### Goal of the exercise
Your task is to write out the complete listing exactly as it is shown.
start
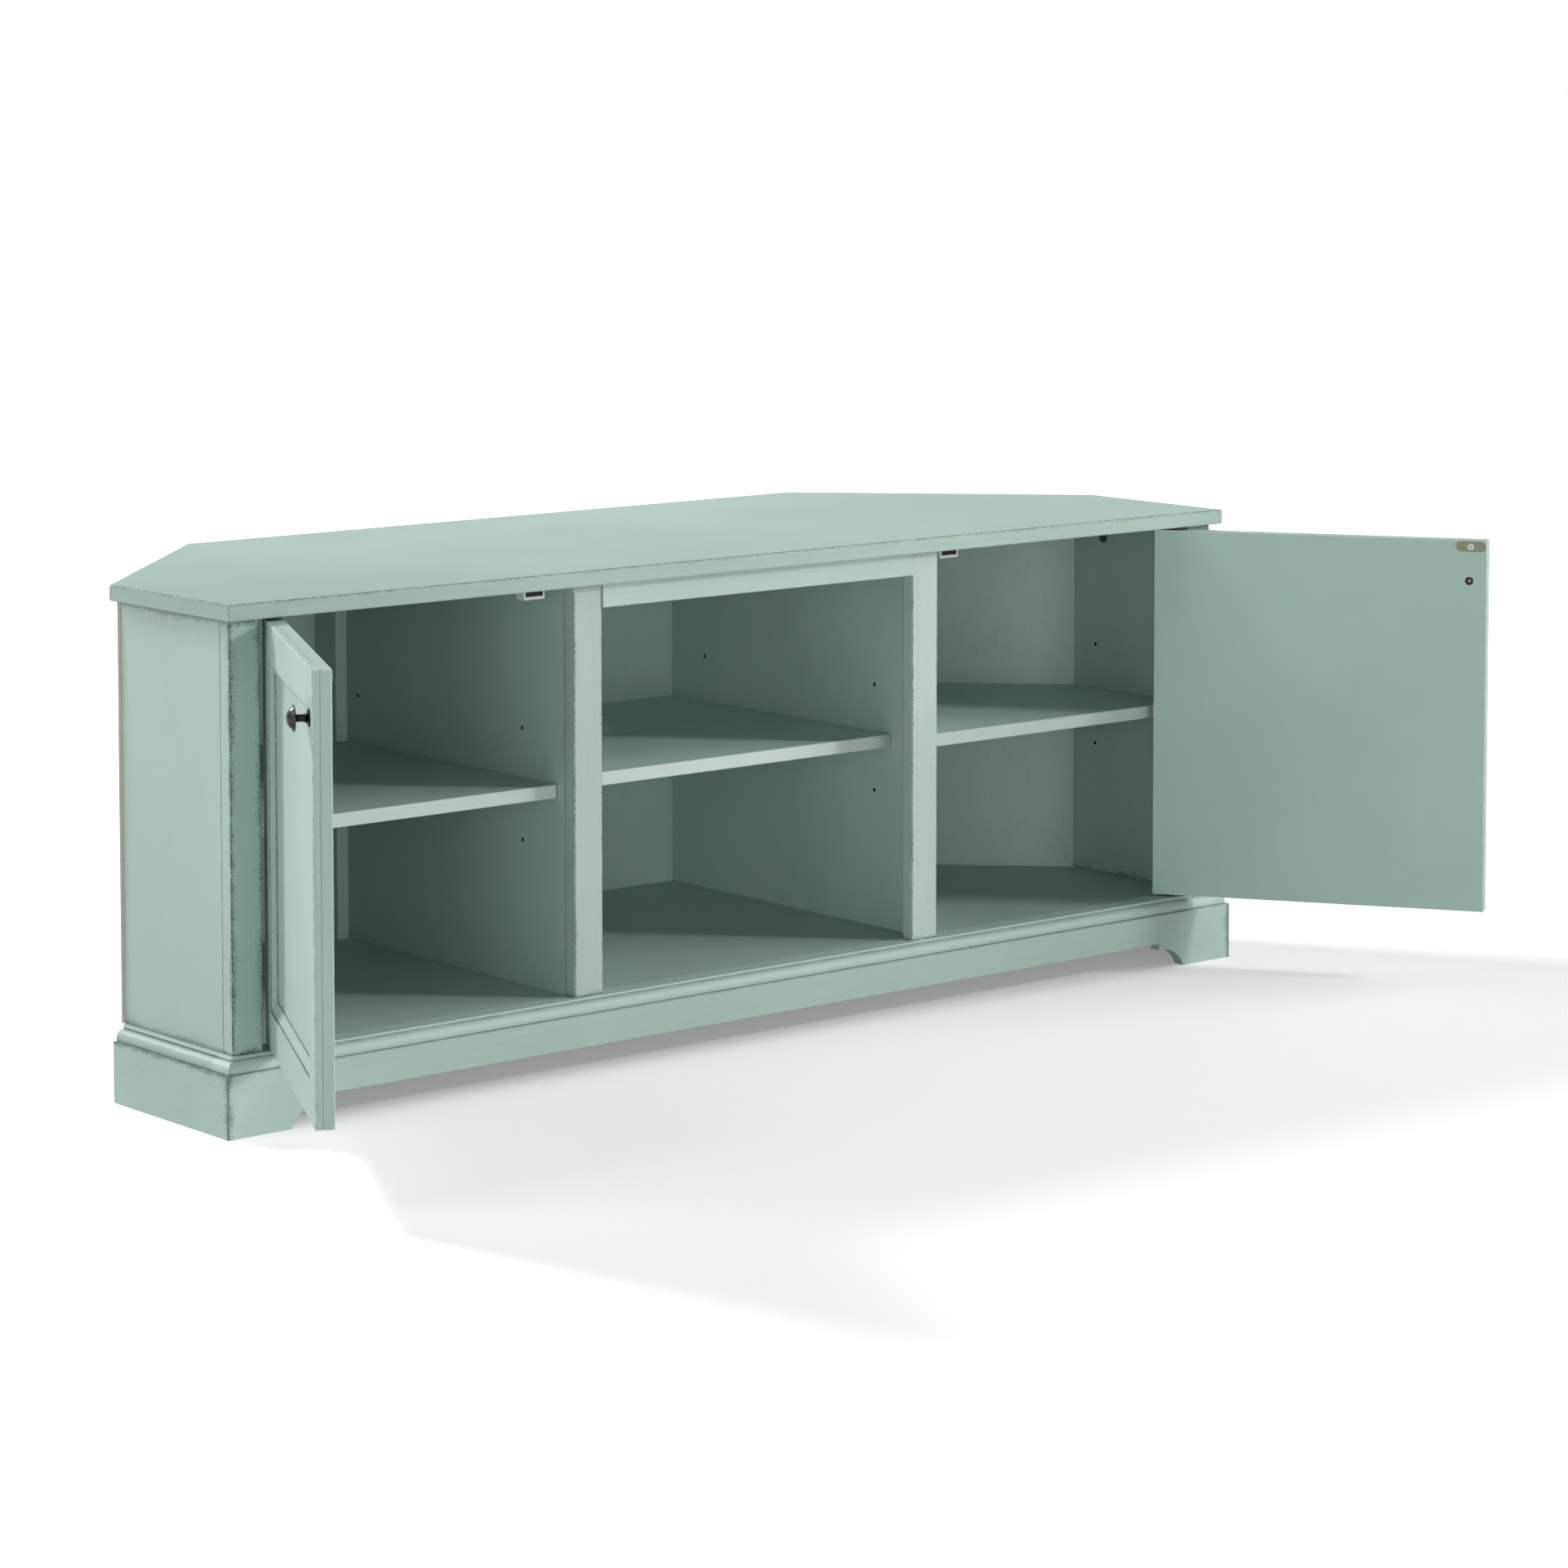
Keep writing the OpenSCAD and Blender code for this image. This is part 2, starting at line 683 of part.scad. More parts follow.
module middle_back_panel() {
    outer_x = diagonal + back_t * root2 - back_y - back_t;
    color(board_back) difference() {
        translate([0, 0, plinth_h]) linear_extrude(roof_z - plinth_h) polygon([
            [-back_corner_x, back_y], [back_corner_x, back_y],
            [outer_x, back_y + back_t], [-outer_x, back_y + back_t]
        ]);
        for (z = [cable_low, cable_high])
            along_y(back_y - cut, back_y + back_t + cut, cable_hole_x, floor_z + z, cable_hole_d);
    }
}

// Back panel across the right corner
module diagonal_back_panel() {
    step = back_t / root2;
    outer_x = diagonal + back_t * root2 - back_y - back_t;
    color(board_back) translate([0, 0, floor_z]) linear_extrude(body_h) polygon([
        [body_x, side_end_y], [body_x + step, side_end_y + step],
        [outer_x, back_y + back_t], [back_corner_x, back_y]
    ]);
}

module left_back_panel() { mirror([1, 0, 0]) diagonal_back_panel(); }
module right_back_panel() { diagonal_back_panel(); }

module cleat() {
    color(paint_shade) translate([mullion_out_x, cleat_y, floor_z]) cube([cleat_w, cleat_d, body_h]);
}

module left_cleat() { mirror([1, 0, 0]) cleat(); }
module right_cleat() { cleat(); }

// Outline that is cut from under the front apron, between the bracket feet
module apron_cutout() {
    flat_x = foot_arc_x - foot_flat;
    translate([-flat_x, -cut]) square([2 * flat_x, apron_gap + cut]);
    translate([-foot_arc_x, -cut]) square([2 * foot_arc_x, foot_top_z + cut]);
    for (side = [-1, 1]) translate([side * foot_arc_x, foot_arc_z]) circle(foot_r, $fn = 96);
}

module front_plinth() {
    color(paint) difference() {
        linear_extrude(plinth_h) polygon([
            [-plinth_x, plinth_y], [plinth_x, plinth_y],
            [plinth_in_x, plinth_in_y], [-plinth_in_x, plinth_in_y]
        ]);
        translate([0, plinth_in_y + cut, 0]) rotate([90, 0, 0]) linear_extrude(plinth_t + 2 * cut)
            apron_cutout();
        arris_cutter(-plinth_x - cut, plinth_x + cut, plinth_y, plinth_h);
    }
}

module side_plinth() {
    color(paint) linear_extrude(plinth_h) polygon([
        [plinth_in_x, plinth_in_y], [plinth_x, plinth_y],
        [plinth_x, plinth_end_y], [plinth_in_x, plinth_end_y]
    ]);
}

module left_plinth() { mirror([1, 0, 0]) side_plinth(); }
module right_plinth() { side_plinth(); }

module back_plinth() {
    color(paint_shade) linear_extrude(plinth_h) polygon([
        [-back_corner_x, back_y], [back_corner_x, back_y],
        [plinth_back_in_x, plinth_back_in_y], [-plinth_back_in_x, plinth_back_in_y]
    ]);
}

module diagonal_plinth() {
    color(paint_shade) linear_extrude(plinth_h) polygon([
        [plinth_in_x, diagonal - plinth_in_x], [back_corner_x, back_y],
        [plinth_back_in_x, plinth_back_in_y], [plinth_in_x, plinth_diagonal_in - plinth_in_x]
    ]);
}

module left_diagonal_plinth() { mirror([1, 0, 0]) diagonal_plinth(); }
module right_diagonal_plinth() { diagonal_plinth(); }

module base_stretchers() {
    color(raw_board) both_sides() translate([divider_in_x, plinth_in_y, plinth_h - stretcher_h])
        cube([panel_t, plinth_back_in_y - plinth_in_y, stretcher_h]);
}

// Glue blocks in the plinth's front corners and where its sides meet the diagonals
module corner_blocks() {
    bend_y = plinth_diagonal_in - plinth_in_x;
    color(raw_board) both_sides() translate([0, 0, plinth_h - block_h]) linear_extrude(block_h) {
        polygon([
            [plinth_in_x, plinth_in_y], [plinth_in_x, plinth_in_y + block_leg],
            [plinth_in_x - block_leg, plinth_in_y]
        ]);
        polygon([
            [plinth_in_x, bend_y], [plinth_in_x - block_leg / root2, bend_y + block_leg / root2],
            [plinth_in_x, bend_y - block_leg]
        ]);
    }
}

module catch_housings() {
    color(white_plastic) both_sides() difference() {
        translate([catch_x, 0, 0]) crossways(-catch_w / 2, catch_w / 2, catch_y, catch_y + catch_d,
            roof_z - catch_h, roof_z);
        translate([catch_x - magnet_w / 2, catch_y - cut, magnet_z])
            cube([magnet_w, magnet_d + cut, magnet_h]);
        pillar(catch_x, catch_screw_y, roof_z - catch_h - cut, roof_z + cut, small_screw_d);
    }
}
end
### Exercise result
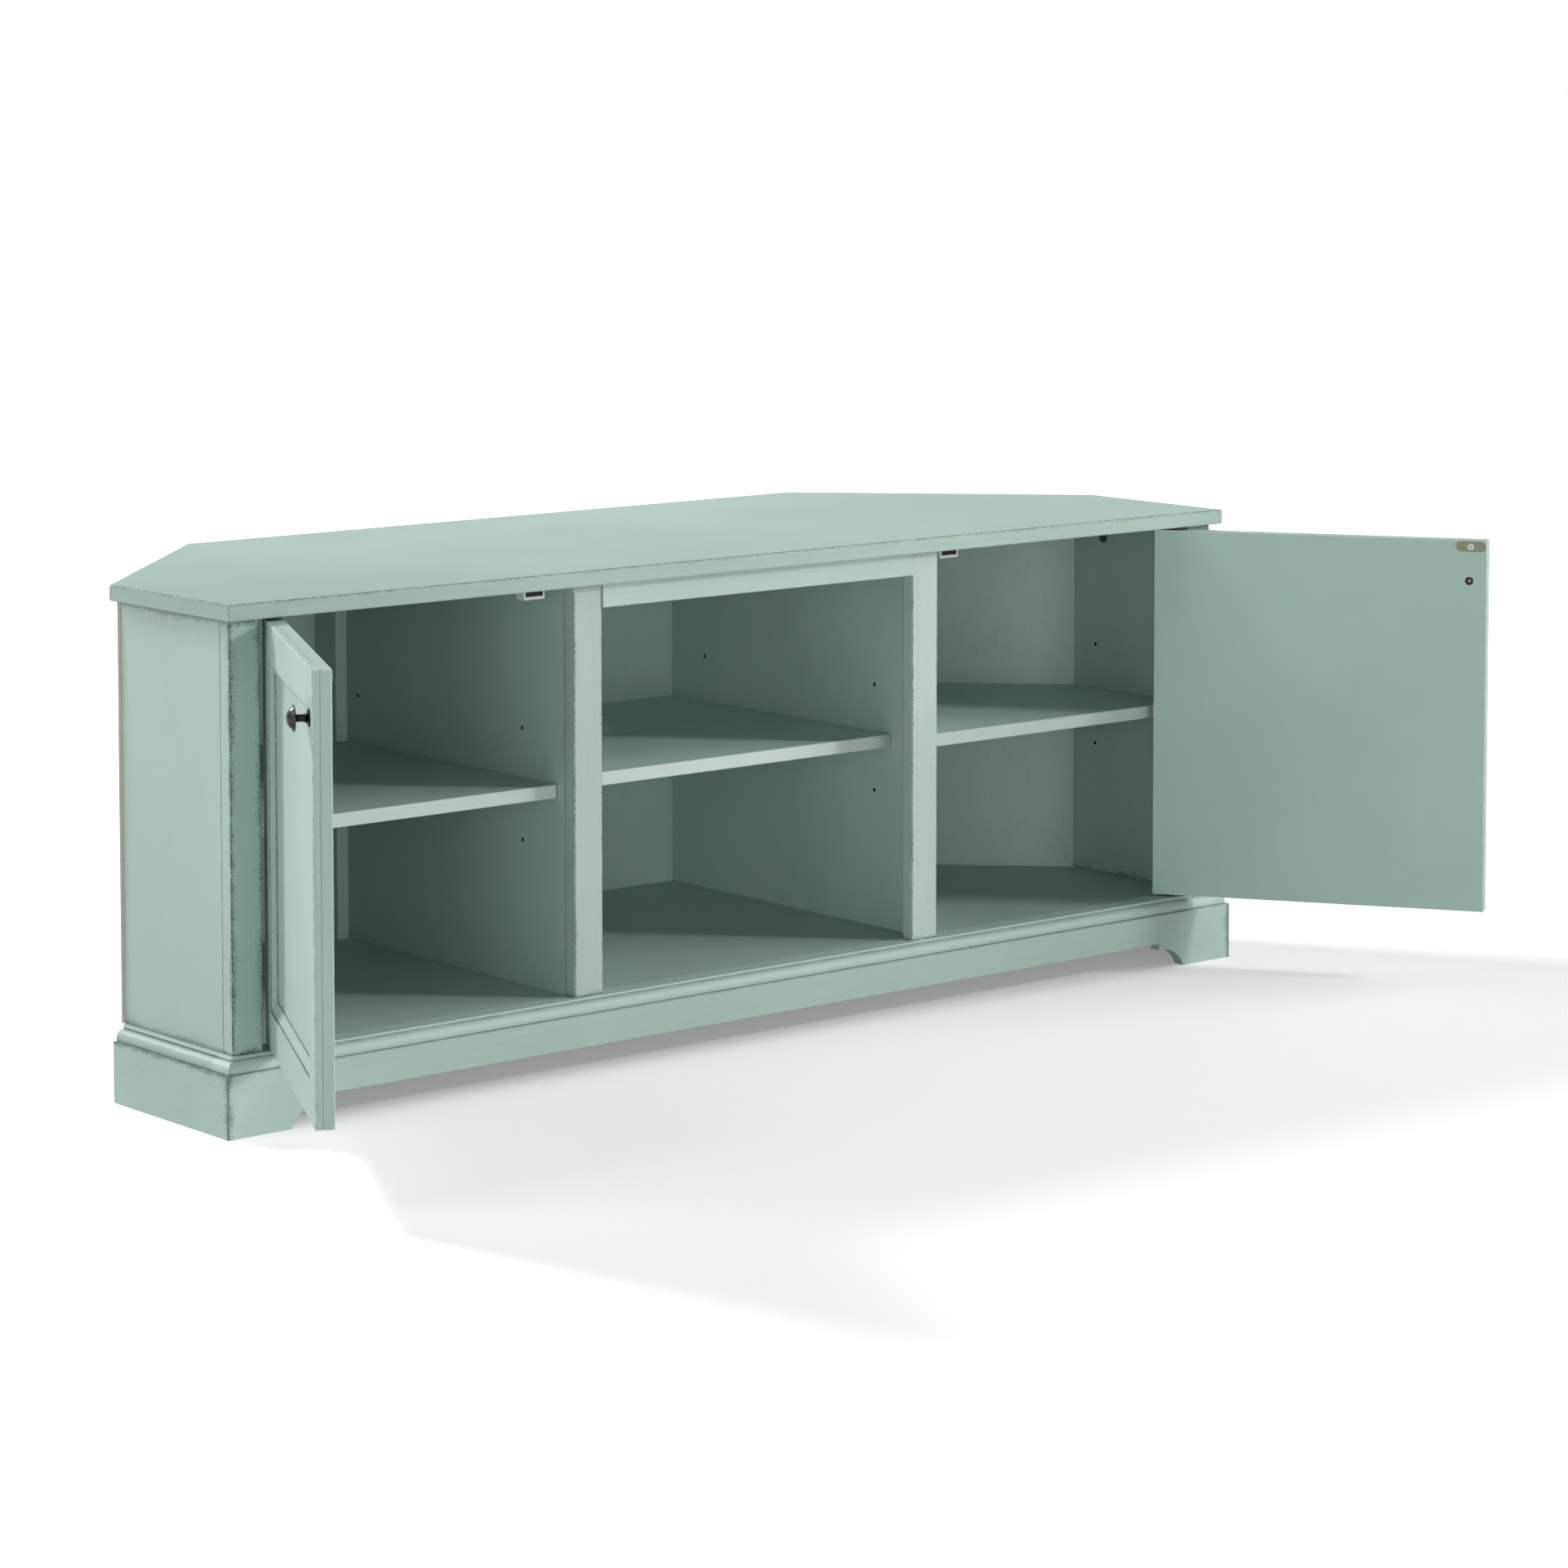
Keep writing the OpenSCAD and Blender code for this image. This is part 2, starting at line 683 of part.scad. More parts follow.
module middle_back_panel() {
    outer_x = diagonal + back_t * root2 - back_y - back_t;
    color(board_back) difference() {
        translate([0, 0, plinth_h]) linear_extrude(roof_z - plinth_h) polygon([
            [-back_corner_x, back_y], [back_corner_x, back_y],
            [outer_x, back_y + back_t], [-outer_x, back_y + back_t]
        ]);
        for (z = [cable_low, cable_high])
            along_y(back_y - cut, back_y + back_t + cut, cable_hole_x, floor_z + z, cable_hole_d);
    }
}

// Back panel across the right corner
module diagonal_back_panel() {
    step = back_t / root2;
    outer_x = diagonal + back_t * root2 - back_y - back_t;
    color(board_back) translate([0, 0, floor_z]) linear_extrude(body_h) polygon([
        [body_x, side_end_y], [body_x + step, side_end_y + step],
        [outer_x, back_y + back_t], [back_corner_x, back_y]
    ]);
}

module left_back_panel() { mirror([1, 0, 0]) diagonal_back_panel(); }
module right_back_panel() { diagonal_back_panel(); }

module cleat() {
    color(paint_shade) translate([mullion_out_x, cleat_y, floor_z]) cube([cleat_w, cleat_d, body_h]);
}

module left_cleat() { mirror([1, 0, 0]) cleat(); }
module right_cleat() { cleat(); }

// Outline that is cut from under the front apron, between the bracket feet
module apron_cutout() {
    flat_x = foot_arc_x - foot_flat;
    translate([-flat_x, -cut]) square([2 * flat_x, apron_gap + cut]);
    translate([-foot_arc_x, -cut]) square([2 * foot_arc_x, foot_top_z + cut]);
    for (side = [-1, 1]) translate([side * foot_arc_x, foot_arc_z]) circle(foot_r, $fn = 96);
}

module front_plinth() {
    color(paint) difference() {
        linear_extrude(plinth_h) polygon([
            [-plinth_x, plinth_y], [plinth_x, plinth_y],
            [plinth_in_x, plinth_in_y], [-plinth_in_x, plinth_in_y]
        ]);
        translate([0, plinth_in_y + cut, 0]) rotate([90, 0, 0]) linear_extrude(plinth_t + 2 * cut)
            apron_cutout();
        arris_cutter(-plinth_x - cut, plinth_x + cut, plinth_y, plinth_h);
    }
}

module side_plinth() {
    color(paint) linear_extrude(plinth_h) polygon([
        [plinth_in_x, plinth_in_y], [plinth_x, plinth_y],
        [plinth_x, plinth_end_y], [plinth_in_x, plinth_end_y]
    ]);
}

module left_plinth() { mirror([1, 0, 0]) side_plinth(); }
module right_plinth() { side_plinth(); }

module back_plinth() {
    color(paint_shade) linear_extrude(plinth_h) polygon([
        [-back_corner_x, back_y], [back_corner_x, back_y],
        [plinth_back_in_x, plinth_back_in_y], [-plinth_back_in_x, plinth_back_in_y]
    ]);
}

module diagonal_plinth() {
    color(paint_shade) linear_extrude(plinth_h) polygon([
        [plinth_in_x, diagonal - plinth_in_x], [back_corner_x, back_y],
        [plinth_back_in_x, plinth_back_in_y], [plinth_in_x, plinth_diagonal_in - plinth_in_x]
    ]);
}

module left_diagonal_plinth() { mirror([1, 0, 0]) diagonal_plinth(); }
module right_diagonal_plinth() { diagonal_plinth(); }

module base_stretchers() {
    color(raw_board) both_sides() translate([divider_in_x, plinth_in_y, plinth_h - stretcher_h])
        cube([panel_t, plinth_back_in_y - plinth_in_y, stretcher_h]);
}

// Glue blocks in the plinth's front corners and where its sides meet the diagonals
module corner_blocks() {
    bend_y = plinth_diagonal_in - plinth_in_x;
    color(raw_board) both_sides() translate([0, 0, plinth_h - block_h]) linear_extrude(block_h) {
        polygon([
            [plinth_in_x, plinth_in_y], [plinth_in_x, plinth_in_y + block_leg],
            [plinth_in_x - block_leg, plinth_in_y]
        ]);
        polygon([
            [plinth_in_x, bend_y], [plinth_in_x - block_leg / root2, bend_y + block_leg / root2],
            [plinth_in_x, bend_y - block_leg]
        ]);
    }
}

module catch_housings() {
    color(white_plastic) both_sides() difference() {
        translate([catch_x, 0, 0]) crossways(-catch_w / 2, catch_w / 2, catch_y, catch_y + catch_d,
            roof_z - catch_h, roof_z);
        translate([catch_x - magnet_w / 2, catch_y - cut, magnet_z])
            cube([magnet_w, magnet_d + cut, magnet_h]);
        pillar(catch_x, catch_screw_y, roof_z - catch_h - cut, roof_z + cut, small_screw_d);
    }
}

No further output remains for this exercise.